The groove width, the differential roughness between spur and groove, and the reef flat widths were shown to have a minor role in the SAG hydrodynamics.

The alongshore forcing leads to an alongshore transport system. The degree of the alongshore dominance is directionally proportional to the alongshore forcing. In the cross-shore direction, the onshore SAG circulation cell was persistent, while the offshore cell can be undermined with large alongshore forcing.

Long waves were shown to result in negligible influence in the mean SAG hydrodynamics, associated with the low long wave forcing observed in the SAG zone. They are primarily more important as approaching and within the reef flat, and the water exchange between this and the SAG zones was concluded to have limited influence in the SAG flow.

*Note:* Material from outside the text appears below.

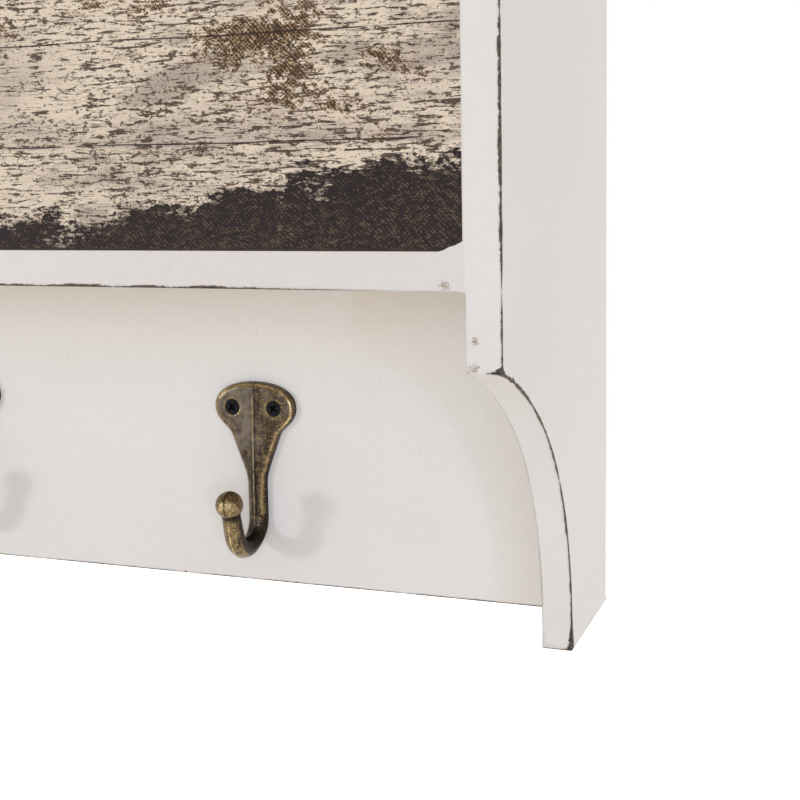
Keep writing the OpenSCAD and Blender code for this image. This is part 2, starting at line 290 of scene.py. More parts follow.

In terms of coral growth and health, bottom shear stresses were found to be systematically higher over spurs than grooves, resulting in a higher potential for coral development over them due to increasing water motion. Accordingly, sediment transport potential is higher over spurs, for which alongshore currents are higher than grooves, thus sediments would tend to drift towards the grooves, where they would more likely deposit due to lower shear stresses. The fact that SAG with distinct shapes - with significant different peak spur height depths - experience similar bottom shear stresses suggests the existence of a range of ideal hydrodynamics conditions for coral development.